We build the DP table step by step.
| i | j | text1[i-1] | text2[j-1] | Action | dp[i][j] |
|---|---|---|---|---|---|
| 1 | 1 | a | a | match | 1 |
| 1 | 2 | a | c | max(top,left) | 1 |
| 1 | 3 | a | e | max(top,left) | 1 |
| 2 | 1 | b | a | max(top,left) | 1 |
| 2 | 2 | b | c | max(top,left) | 1 |
| 2 | 3 | b | e | max(top,left) | 1 |
| 3 | 1 | c | a | max(top,left) | 1 |
| 3 | 2 | c | c | match | 2 |
| 3 | 3 | c | e | max(top,left) | 2 |
| 4 | 1 | d | a | max(top,left) | 1 |
| 4 | 2 | d | c | max(top,left) | 2 |
| 4 | 3 | d | e | max(top,left) | 2 |
| 5 | 1 | e | a | max(top,left) | 1 |
| 5 | 2 | e | c | max(top,left) | 2 |
| 5 | 3 | e | e | match | 3 |
Final answer:
3
Example 2
Input:
text1 = "abc"
text2 = "abc"
Every character matches in order.
DP progression:
| i | j | Match | dp[i][j] |
|---|---|---|---|
| 1 | 1 | a == a | 1 |
| 2 | 2 | b == b | 2 |
| 3 | 3 | c == c | 3 |
Final answer:
3
Example 3
Input:
text1 = "abc"
text2 = "def"
No characters match.
Every DP cell remains 0.
Final answer:
0
Complexity Analysis
| Measure | Complexity | Explanation |
|---|---|---|
| Time | O(n * m) | Every pair of indices is processed once |
| Space | O(n * m) | The DP table stores results for all subproblems |
The algorithm processes each DP state exactly once.
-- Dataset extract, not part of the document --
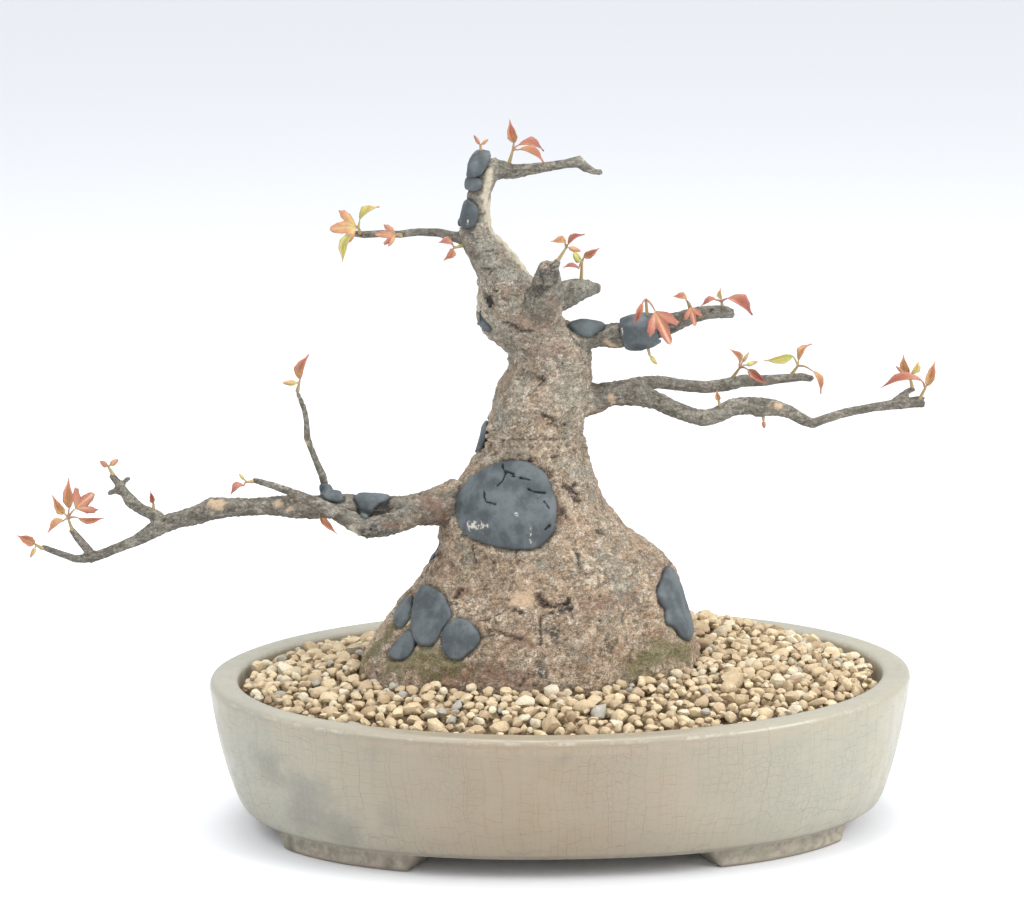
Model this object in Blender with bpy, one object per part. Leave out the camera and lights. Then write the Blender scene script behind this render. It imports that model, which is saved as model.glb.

Since there are n * m states, the time complexity is quadratic in the lengths of the strings.
The space complexity is also quadratic because we store the entire DP table. This can be optimized to O(min(n, m)) using rolling arrays, but the standard 2D solution is clearer and easier to understand.
Test Cases
solution = Solution()
assert solution.longestCommonSubsequence("abcde", "ace") == 3
# standard example with skipped characters
assert solution.longestCommonSubsequence("abc", "abc") == 3
# identical strings
assert solution.longestCommonSubsequence("abc", "def") == 0
# no common subsequence
assert solution.longestCommonSubsequence("a", "a") == 1
# smallest matching strings
assert solution.longestCommonSubsequence("a", "b") == 0
# smallest non-matching strings
assert solution.longestCommonSubsequence("aaaa", "aa") == 2
# repeated characters
assert solution.longestCommonSubsequence("ezupkr", "ubmrapg") == 2
# non-contiguous subsequence
assert solution.longestCommonSubsequence("bl", "yby") == 1
# partial overlap
assert solution.longestCommonSubsequence("abcdef", "fbdamn") == 2
# subsequence appears out of contiguous order
assert solution.longestCommonSubsequence("oxcpqrsvwf", "shmtulqrypy") == 2
# complex overlapping choices
| Test | Why |
|---|---|
"abcde", "ace" |
Verifies normal subsequence matching |
"abc", "abc" |
Verifies complete match |
"abc", "def" |
Verifies no overlap |
"a", "a" |
Smallest matching input |
"a", "b" |
Smallest non-matching input |
"aaaa", "aa" |
Verifies repeated character handling |
"ezupkr", "ubmrapg" |
Verifies non-contiguous matching |
"bl", "yby" |
Verifies partial overlap |
"abcdef", "fbdamn" |
Verifies order preservation |
"oxcpqrsvwf", "shmtulqrypy" |
Verifies complex DP transitions |
Edge Cases
Completely Different Strings
When the two strings share no characters, the answer should be 0.
Example:
text1 = "abc"
text2 = "def"
A buggy implementation might accidentally count partial matches or fail to initialize the DP table correctly.
This implementation handles the case naturally because no character matches occur, so every DP cell remains 0.
Repeated Characters
Repeated characters can create many overlapping possibilities.
Example:
text1 = "aaaa"
text2 = "aa"
A greedy approach might incorrectly reuse characters or count too many matches.
The DP solution avoids this problem because each state represents a precise prefix comparison, ensuring characters are matched in valid order without duplication.
One String Contained Inside Another
Sometimes the entire smaller string is already a subsequence of the larger string.
Example:
text1 = "abcde"
text2 = "ace"
The algorithm must correctly skip irrelevant characters while preserving order.
The DP recurrence naturally supports skipping characters through the transition:
max(dp[i - 1][j], dp[i][j - 1])
This guarantees that unnecessary characters are ignored while preserving the best possible subsequence length.